Lo que empieza como una escalada de deseo, sexo, amor, sincronías inventadas, lecturas de mente a distancia, necesidad asfixiante de encontrarse y cogerse a la medida de los deseos que venían reprimiendo, en un momento se convierte en cierto temor a meter la cabeza en el agujero del compromiso. Greta lo percibe en las palabras no dichas, en las declaraciones reemplazadas por un silencio o por un beso que viene a suplantar la identidad de las frases de amor que se tatuó en los tímpanos. La fuerza de gravedad tira a Henrik para abajo y el aire de su signo no encuentra alas. Greta sigue dedicándole la misma intensidad de pensamientos y letras.

«Lo siento, perdóname, te amo, gracias»

Greta no recuerda que ya fue advertida de que el amor real no entraba en la órbita del planeta Henrik. Solo decide acordarse de los fragmentos que cayeron empujados a la atmósfera de sus deseos de ser amada.

Henrik se escabulle en apretones y sonrisas mudas, mudísimas. De un día para el otro Greta decide que es buena opción dejar de insistir. Estrategia infértil creada en un laboratorio con el fin de recibir algún tipo de reclamo de parte de Henrik, reclamo que nunca llega. Ahí recuerda Greta un chiste que le contaron amigos argentinos, el «chiste del gato», donde un buen hombre pincha un neumático en el medio de la nada y no tiene gato hidráulico para cambiarlo por la rueda de auxilio. Finalmente, luego de caminar un buen trecho en la oscuridad, divisa la luz de una casa lejana y avanza con la intención de pedir ayuda. Pero en ese trayecto, el señor se deja llevar por el pensamiento de que no le prestarán el gato, que seguramente ni le abrirán la puerta o lo tratarán muy mal, que nadie ayuda a nadie, que pensarán que es un ladrón, que la gente no es solidaria. Así, enroscado en suposiciones solitarias, golpea la puerta y al ser atendido, el señor simplemente dice: “¡Metete el gato en el culo!”.

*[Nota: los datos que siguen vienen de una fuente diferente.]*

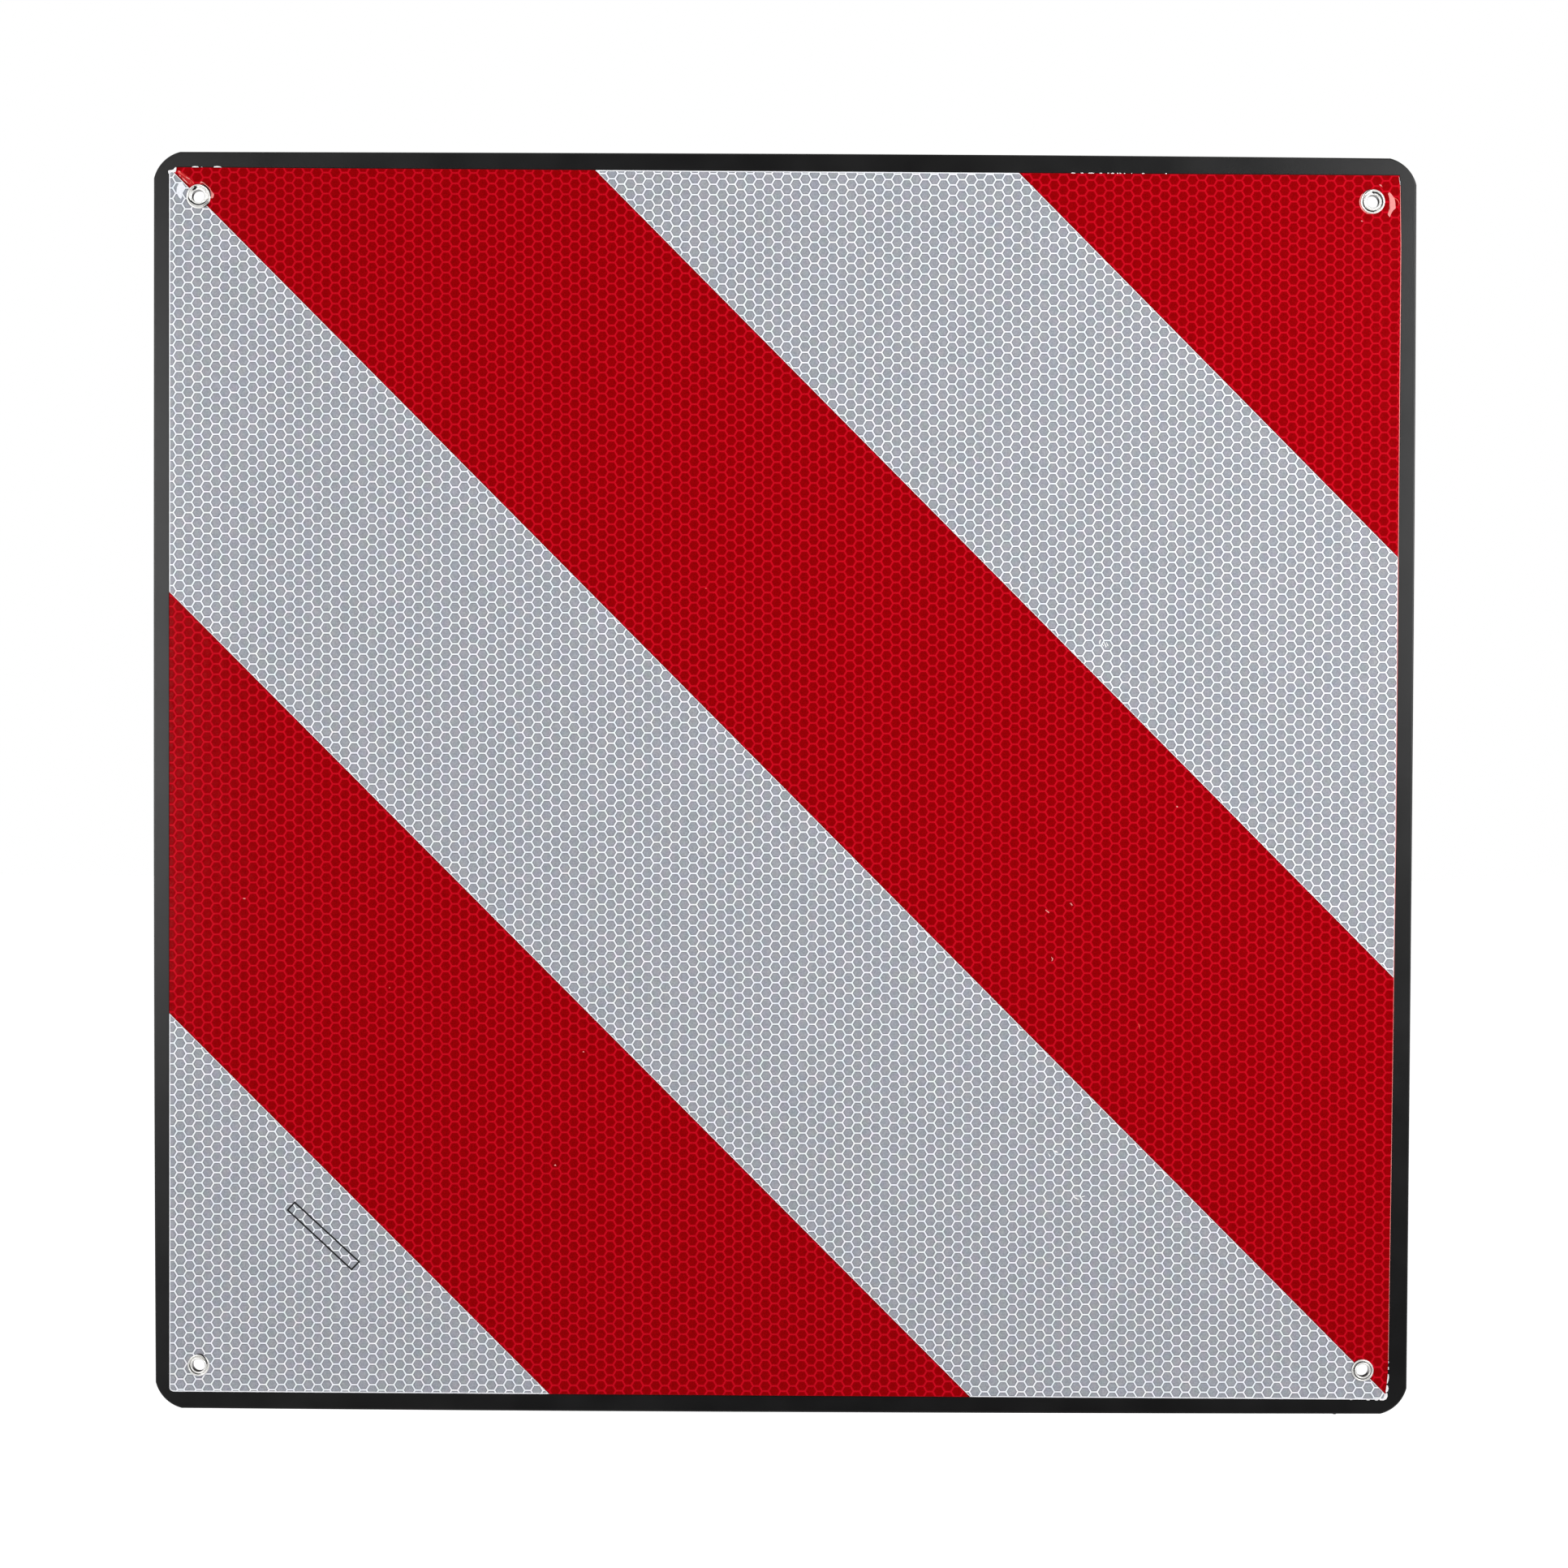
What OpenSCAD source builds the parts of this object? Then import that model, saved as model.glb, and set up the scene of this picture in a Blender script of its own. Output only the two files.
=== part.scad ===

Para Greta, Henrik la manda a meterse el gato en el culo por alguna razón que ella desconoce. Algo en su línea de pensamientos se le ha perdido por el camino oscuro hasta la casita lejana.

Pero su historia en Roma no termina tan rápido, sino que así es como Greta la cuenta. En el nudo se puede encontrar un universo completo de lugares comunes, de llantos, de ira, de mensajes enviados y borrados. La maquinaria aceitada con los ingredientes de la inseguridad y la desesperación, ese líquido que recorre los engranajes de cualquier vínculo insano en cualquier humano insano en cualquier región del mundo. Es que algo similar está pasando en varias geografías a la vez, repetida la misma sinfonía de desamor y sorpresa.

Todavía falta para ese momento.

Falta que una idea se materialice, crezca y muera.